Lab animals subjected to high-intensity exercise showed significantly increased activity of the enzymes creatine kinase (CK) and lactate dehydrogenase (LDH), both are well-known biomarkers of muscle tissue damage. However, these increases were attenuated when animals were supplemented with vitamin D, report researchers in the journal Cytokine.

Vitamin D supplementation was also associated with significant reductions in levels of a number of markers of inflammation, report researchers from Kyung Hee University and the Taeneung National Training Center of Korean Olympic Committee in South Korea.

“Therefore, the supplementation with vitamin D3 may be beneficial in the rapid recovery or in protecting muscle damage from consistent training,” they wrote.

While the Food and Drug Administration (FDA) frowns upon general inflammation-related structure function claims, claims related to symptoms associated with non-disease stages, which include muscle pain following exercise.

Study details

The South Korean researchers divided lab animals into three groups: The first group were kept under sedentary conditions, and the second and third groups were subjected to high-intensity exercise.
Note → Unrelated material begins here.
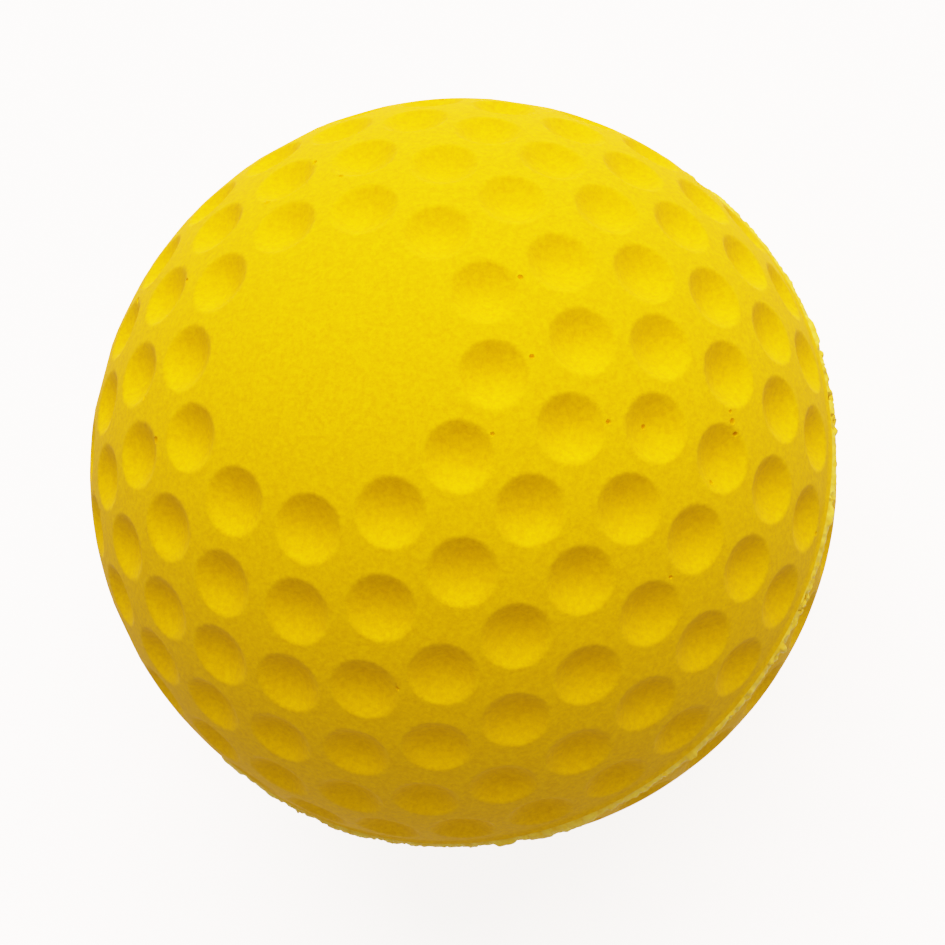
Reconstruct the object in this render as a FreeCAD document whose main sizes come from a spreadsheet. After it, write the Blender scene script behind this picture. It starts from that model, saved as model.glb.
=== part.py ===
"""A moulded golf ball: a rubber core, a mantle in two halves, two dimpled cover halves and their flash.

Millimetres and degrees. The origin is the ball's centre, the XY plane is the cover's parting plane, and +Z
is the mould axis, which leaves the ball through the middle of the smooth panel on the upper cover half.
"""
import FreeCAD, Part
import math
import os

import Sketcher
from FreeCAD import Placement, Rotation, Vector

# The driving sizes. Each becomes a named cell of the document's sheet.
SIZES = {
    "BallDiameter": 42.67,
    "CoverThickness": 1.8,
    "MantleThickness": 1.3,
    "DimpleDiameter": 3.55,
    "DimpleDepth": 0.75,
    "RingPitch": 11.65,  # the angle at the centre of the ball from one ring of dimples to the next
    "FlashProud": 0.45,
    "FlashRootDepth": 0.5,
    "FlashRootHalfWidth": 0.2,
    "FlashTipHalfWidth": 0.07,
}

# The sizes that follow from them. A dimple is the part of a small sphere, the bowl, that cuts into the ball.
DERIVED_SIZES = {
    "BallRadius": "BallDiameter / 2",
    "CoverInnerRadius": "BallRadius - CoverThickness",
    "CoreRadius": "CoverInnerRadius - MantleThickness",
    "FlashTipRadius": "BallRadius + FlashProud",
    "FlashRootRadius": "BallRadius - FlashRootDepth",
    "RimRadius": "DimpleDiameter / 2",
    "RimHeight": "sqrt(BallRadius ^ 2 - RimRadius ^ 2)",
    "BowlDepth": "DimpleDepth - BallRadius + RimHeight",
    "BowlRadius": "(RimRadius ^ 2 + BowlDepth ^ 2) / (2 * BowlDepth)",
    "BowlCentreHeight": "BallRadius - DimpleDepth + BowlRadius",
}

# Each ring of dimples round the mould axis: its pitches from the pole, its number of dimples, and the
# longitude of its first dimple. Both cover halves have the outer rings, and only the lower one, which has
# no smooth panel, has the ring next to the pole and the dimple on it.
OUTER_RINGS = [
    (2, 12, 0.0),
    (3, 17, 12.16),
    (4, 23, 12.49),
    (5, 26, 10.11),
    (6, 29, 7.57),
    (7, 30, 6.43),
]
INNER_RINGS = [(0, 1, 0.0), (1, 6, 0.0)]

# The sketcher's numbers for a curve's start, end and centre, and for a sketch's origin and two axes.
START, END, CENTRE = 1, 2, 3
ORIGIN = -1, 1
HORIZONTAL_AXIS, VERTICAL_AXIS = -1, -2

document = FreeCAD.newDocument("GolfBall")


def make_sheet():
    """Puts each size in column B of a sheet, under its name as an alias."""
    sheet = document.addObject("Spreadsheet::Sheet", "Sizes")
    cells = {name: str(value) for name, value in SIZES.items()}
    for pitches, count, longitude in INNER_RINGS + OUTER_RINGS:
        cells[f"RingCount_{pitches}"] = str(count)
        cells[f"RingLongitude_{pitches}"] = str(longitude)
    for name, formula in DERIVED_SIZES.items():
        cells[name] = "=" + formula
    for row, (name, content) in enumerate(cells.items(), start=1):
        sheet.set(f"A{row}", name)
        sheet.set(f"B{row}", content)
        sheet.setAlias(f"B{row}", name)
    document.recompute()
    return sheet


sheet = make_sheet()


def size(name):
    """A cell's number, where a sketch is first drawn. Its constraints then follow the cell."""
    return float(getattr(sheet, name))


def new_body(name):
    """An empty body, labelled with the name of its piece."""
    body = document.addObject("PartDesign::Body", name)
    body.Label = name
    return body


def origin_feature(body, role):
    """One of the body's own planes or axes."""
    return next(item for item in body.Origin.OriginFeatures if item.Role == role)


def side_sketch(body, name):
    """A sketch on the body's XZ plane, so that its vertical axis is the mould axis."""
    sketch = body.newObject("Sketcher::SketchObject", name)
    sketch.AttachmentSupport = [(origin_feature(body, "XZ_Plane"), "")]
    sketch.MapMode = "FlatFace"
    return sketch


def draw_line(sketch, first, second, construction=False):
    """A line between two points of the sketch. Returns its number."""
    return sketch.addGeometry(Part.LineSegment(Vector(*first), Vector(*second)), construction)


def draw_arc(sketch, centre, radius, from_angle, to_angle):
    """An arc, anticlockwise from one angle to another. Returns its number."""
    circle = Part.Circle(Vector(*centre), Vector(0, 0, 1), radius)
    return sketch.addGeometry(Part.ArcOfCircle(circle, math.radians(from_angle), math.radians(to_angle)))


def tie(sketch, *terms):
    """Adds a constraint that has no size."""
    sketch.addConstraint(Sketcher.Constraint(*terms))


def tie_size(sketch, formula, *terms):
    """Adds a constraint whose size follows a formula on the sheet's cells."""
    number = sketch.addConstraint(Sketcher.Constraint(*terms))
    sketch.setExpression(f"Constraints[{number}]", formula)


def close_loop(sketch, lines):
    """Joins each line's end to the start of the next, and the last to the first."""
    for line, following in zip(lines, lines[1:] + lines[:1]):
        tie(sketch, "Coincident", line, END, following, START)


def turn(body, kind, sketch, axis, name):
    """Turns a sketch a full circle about one of its axes, to add or to cut."""
    feature = body.newObject(kind, name)
    feature.Profile = sketch
    feature.ReferenceAxis = (sketch, [axis])
    feature.Angle = 360
    body.Tip = feature
    document.recompute()
    return feature


def make_core():
    """The solid rubber ball in the middle."""
    core = document.addObject("Part::Sphere", "core")
    core.Label = "core"
    core.setExpression("Radius", "Sizes.CoreRadius")
    return core


def add_half_shell(body, inner, outer):
    """Half of a hollow ball between two radii: a quarter ring turned about the mould axis."""
    sketch = side_sketch(body, body.Name + "_profile")
    rim = draw_line(sketch, (size(inner), 0), (size(outer), 0))
    skin = draw_arc(sketch, (0, 0), size(outer), 0, 90)
    pole = draw_line(sketch, (0, size(outer)), (0, size(inner)))
    cavity = draw_arc(sketch, (0, 0), size(inner), 0, 90)
    tie(sketch, "Coincident", rim, END, skin, START)
    tie(sketch, "Coincident", skin, END, pole, START)
    tie(sketch, "Coincident", pole, END, cavity, END)
    tie(sketch, "Coincident", cavity, START, rim, START)
    for arc, radius in ((skin, outer), (cavity, inner)):
        tie(sketch, "Coincident", arc, CENTRE, *ORIGIN)
        tie(sketch, "PointOnObject", arc, START, HORIZONTAL_AXIS)
        tie(sketch, "PointOnObject", arc, END, VERTICAL_AXIS)
        tie_size(sketch, f"Sizes.{radius}", "Radius", arc, size(radius))
    turn(body, "PartDesign::Revolution", sketch, "V_Axis", body.Name + "_shell")


def make_mantle_half(name, tilt):
    """Half of the stiff layer between core and cover. The tilt is about the X axis, from pole upwards."""
    body = new_body(name)
    add_half_shell(body, "CoreRadius", "CoverInnerRadius")
    body.Placement = Placement(Vector(), Rotation(Vector(1, 0, 0), tilt))
    return body


def cut_flash_root(body):
    """Bevels the shell's outer edge, as half of the V-shaped root that the flash grows from."""
    sketch = side_sketch(body, body.Name + "_bevel")
    root, rim, width = size("FlashRootRadius"), size("BallRadius"), size("FlashRootHalfWidth")
    slope = draw_line(sketch, (root, 0), (rim, width))
    side = draw_line(sketch, (rim, width), (rim, 0))
    floor = draw_line(sketch, (rim, 0), (root, 0))
    close_loop(sketch, [slope, side, floor])
    tie(sketch, "Vertical", side)
    tie(sketch, "PointOnObject", floor, START, HORIZONTAL_AXIS)
    tie(sketch, "PointOnObject", floor, END, HORIZONTAL_AXIS)
    tie_size(sketch, "Sizes.BallRadius", "DistanceX", *ORIGIN, floor, START, rim)
    tie_size(sketch, "Sizes.FlashRootRadius", "DistanceX", *ORIGIN, floor, END, root)
    tie_size(sketch, "Sizes.FlashRootHalfWidth", "DistanceY", *ORIGIN, slope, END, width)
    turn(body, "PartDesign::Groove", sketch, "V_Axis", body.Name + "_flash_root")


def cut_dimple_ring(body, pitches, count, turned_over):
    """Cuts one dimple on the ring's first longitude and repeats it round the mould axis."""
    name = f"{body.Name}_ring_{pitches}"
    sketch = side_sketch(body, name + "_profile")
    sign = -1 if turned_over else 1
    longitude = f"{sign} * Sizes.RingLongitude_{pitches} * 1 deg"
    sketch.AttachmentOffset = Placement(Vector(), Rotation(Vector(0, 1, 0), 1))
    sketch.setExpression("AttachmentOffset.Rotation.Angle", longitude)

    elevation = 90 - size("RingPitch") * pitches
    out = Vector(math.cos(math.radians(elevation)), math.sin(math.radians(elevation)))
    centre = out * size("BowlCentreHeight")
    bottom = centre - out * size("BowlRadius")
    top = centre + out * size("BowlRadius")
    spoke = draw_line(sketch, (0, 0), centre, construction=True)
    bowl = draw_arc(sketch, centre, size("BowlRadius"), elevation - 180, elevation)
    diameter = draw_line(sketch, bottom, top)
    tie(sketch, "Coincident", spoke, START, *ORIGIN)
    tie(sketch, "Coincident", bowl, CENTRE, spoke, END)
    tie(sketch, "Coincident", diameter, START, bowl, START)
    tie(sketch, "Coincident", diameter, END, bowl, END)
    tie(sketch, "PointOnObject", bowl, START, spoke)
    tie(sketch, "PointOnObject", bowl, END, spoke)
    tie_size(sketch, "Sizes.BowlCentreHeight", "Distance", spoke, size("BowlCentreHeight"))
    tie_size(sketch, "Sizes.BowlRadius", "Radius", bowl, size("BowlRadius"))
    tie_size(sketch, f"90 deg - Sizes.RingPitch * {pitches} * 1 deg", "Angle", spoke, math.radians(elevation))

    before = body.Shape.Volume
    dimple = turn(body, "PartDesign::Groove", sketch, "Axis0", name + "_dimple")
    if body.Shape.Volume >= before:
        raise RuntimeError(f"{name}: the first dimple cuts nothing")
    if count == 1:
        return
    pattern = body.newObject("PartDesign::PolarPattern", name)
    pattern.Originals = [dimple]
    pattern.Axis = (origin_feature(body, "Z_Axis"), [""])
    pattern.Angle = 360
    pattern.setExpression("Occurrences", f"Sizes.RingCount_{pitches}")
    body.Tip = pattern
    document.recompute()


def make_cover_half(name, rings, turned_over):
    """A dimpled half shell. It is made pole upwards, and the lower one is then turned over about X.

    Turning over about X mirrors every longitude, so the lower half's are mirrored first: the halves of the
    mould were cut alike, and their dimples face each other across the parting plane.
    """
    body = new_body(name)
    add_half_shell(body, "CoverInnerRadius", "BallRadius")
    cut_flash_root(body)
    for pitches, count, _ in rings:
        cut_dimple_ring(body, pitches, count, turned_over)
    body.Placement = Placement(Vector(), Rotation(Vector(1, 0, 0), 180 if turned_over else 0))
    return body


def make_flash():
    """The thin fin of cover material that the mould squeezed out between its halves."""
    body = new_body("seam_flash")
    sketch = side_sketch(body, "seam_flash_profile")
    root, rim, tip = size("FlashRootRadius"), size("BallRadius"), size("FlashTipRadius")
    base, edge = size("FlashRootHalfWidth"), size("FlashTipHalfWidth")
    corners = [(root, 0), (rim, -base), (tip, -edge), (tip, edge), (rim, base)]
    lines = [draw_line(sketch, *pair) for pair in zip(corners, corners[1:] + corners[:1])]
    close_loop(sketch, lines)
    under_root, under_fin, face, over_fin, over_root = lines
    tie(sketch, "PointOnObject", under_root, START, HORIZONTAL_AXIS)
    tie(sketch, "Symmetric", face, START, face, END, HORIZONTAL_AXIS)
    tie(sketch, "Symmetric", under_fin, START, over_root, START, HORIZONTAL_AXIS)
    tie_size(sketch, "Sizes.FlashRootRadius", "DistanceX", *ORIGIN, under_root, START, root)
    tie_size(sketch, "Sizes.BallRadius", "DistanceX", *ORIGIN, over_root, START, rim)
    tie_size(sketch, "Sizes.FlashTipRadius", "DistanceX", *ORIGIN, over_fin, START, tip)
    tie_size(sketch, "Sizes.FlashRootHalfWidth", "DistanceY", *ORIGIN, over_root, START, base)
    tie_size(sketch, "Sizes.FlashTipHalfWidth", "DistanceY", *ORIGIN, over_fin, START, edge)
    turn(body, "PartDesign::Revolution", sketch, "V_Axis", "seam_flash_fin")
    return body


pieces = [
    make_core(),
    make_mantle_half("mantle_front_half", 90),
    make_mantle_half("mantle_back_half", -90),
    make_cover_half("cover_upper_half", OUTER_RINGS, turned_over=False),
    make_cover_half("cover_lower_half", INNER_RINGS + OUTER_RINGS, turned_over=True),
    make_flash(),
]
document.recompute()

failed = [item.Name for item in document.Objects if {"Invalid", "Error"} & set(item.State)]
if failed:
    raise RuntimeError(f"these objects failed: {failed}")
os.makedirs("parts", exist_ok=True)
for piece in pieces:
    if piece.Shape.isNull() or not piece.Shape.isValid() or len(piece.Shape.Solids) != 1:
        raise RuntimeError(f"{piece.Label} isn't one valid solid")
    piece.Shape.exportStep(f"parts/{piece.Label}.step")
    print(f"{piece.Label}: {piece.Shape.Volume:.1f} mm3, {len(piece.Shape.Faces)} faces")
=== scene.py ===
"""The looks of a moulded golf ball: dimpled cover skins, the ragged flash along the parting line, and the
layers inside. Metres and degrees. The ball's centre is the origin; +Z leaves through the smooth panel."""
import math
import random

import bpy
import numpy as np
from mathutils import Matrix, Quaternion, Vector


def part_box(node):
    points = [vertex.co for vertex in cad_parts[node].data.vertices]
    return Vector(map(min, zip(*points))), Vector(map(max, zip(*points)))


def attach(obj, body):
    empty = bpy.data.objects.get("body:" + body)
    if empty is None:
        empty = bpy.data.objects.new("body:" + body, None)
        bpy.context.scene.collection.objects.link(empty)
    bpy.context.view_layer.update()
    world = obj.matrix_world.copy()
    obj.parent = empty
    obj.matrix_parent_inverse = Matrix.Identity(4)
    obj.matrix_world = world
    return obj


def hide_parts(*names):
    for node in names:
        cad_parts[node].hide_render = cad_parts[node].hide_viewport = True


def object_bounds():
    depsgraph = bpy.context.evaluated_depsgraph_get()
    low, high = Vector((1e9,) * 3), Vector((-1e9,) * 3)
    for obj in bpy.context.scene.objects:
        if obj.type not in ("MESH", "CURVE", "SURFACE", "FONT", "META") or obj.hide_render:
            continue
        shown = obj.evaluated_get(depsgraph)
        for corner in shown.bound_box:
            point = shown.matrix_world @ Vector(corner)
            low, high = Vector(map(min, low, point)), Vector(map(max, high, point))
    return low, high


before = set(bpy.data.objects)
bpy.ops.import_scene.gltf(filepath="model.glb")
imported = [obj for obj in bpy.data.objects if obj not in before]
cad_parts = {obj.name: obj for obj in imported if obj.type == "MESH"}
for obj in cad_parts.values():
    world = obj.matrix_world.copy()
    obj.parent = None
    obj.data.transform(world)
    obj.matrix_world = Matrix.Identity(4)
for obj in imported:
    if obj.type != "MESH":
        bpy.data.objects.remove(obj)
cad_low, cad_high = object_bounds()

MM = 0.001

# Sizes that come from the fixed frame.
BALL_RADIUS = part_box("cover_upper_half")[1].z
CAVITY_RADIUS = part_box("mantle_front_half")[1].z
REST_HEIGHT = cad_low.z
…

The third group also received supplemental vitamin D (1,000 IU/kg body weight).

Results of the eight week study indicated that the high intensity exercise group without vitamin D displayed increased activity of CK and LDH, but these increases were significantly lower when the rats also received vitamin D.

In addition, increases seen in the exercise-only group for markers of inflammation, including interleukin-6 (IL-6) and tumor necrosis factor-alpha (TNF-alpha), were diminished when the exercising rats also received vitamin D, said the researchers.

“In this study, we focused in comparison of muscle fiber types, soleus and the medial gastrocnemius muscle,” they explained. “

“Soleus muscle, as a slow twitch, which is predominantly composed of mitochondria-rich type I fibers and mainly uses oxidative metabolism for energy production, whereas the medial gastrocnemius muscle, as a mixed twitch, is composed of mixed type I and II fibers and has a lower volume of mitochondria.”

The lab rat data also indicated that the protein expression of vitamin D receptor (VDR) was highly increased in the muscles of the animals subjected to high-intensity exercise and vitamin D supplementation.

“The existence of the VDR in skeletal muscles is controversial,” they said. “[…] our data demonstrate the existence of the VDR protein in both the soleus and gastrocnemius muscle of rats.”

“Therefore, we concluded that vitamin D may play a pivotal role in exercise-induced muscle damage and inflammation through [modulations involving the] VDR.”

Source: Cytokine

Published online ahead of print, doi: 10.1016/j.cyto.2013.03.018

“Vitamin D3 supplementation modulates inflammatory responses from the muscle damage induced by high-intensity exercise in SD rats”

Authors: Choi M, Park H, Cho S, Lee M.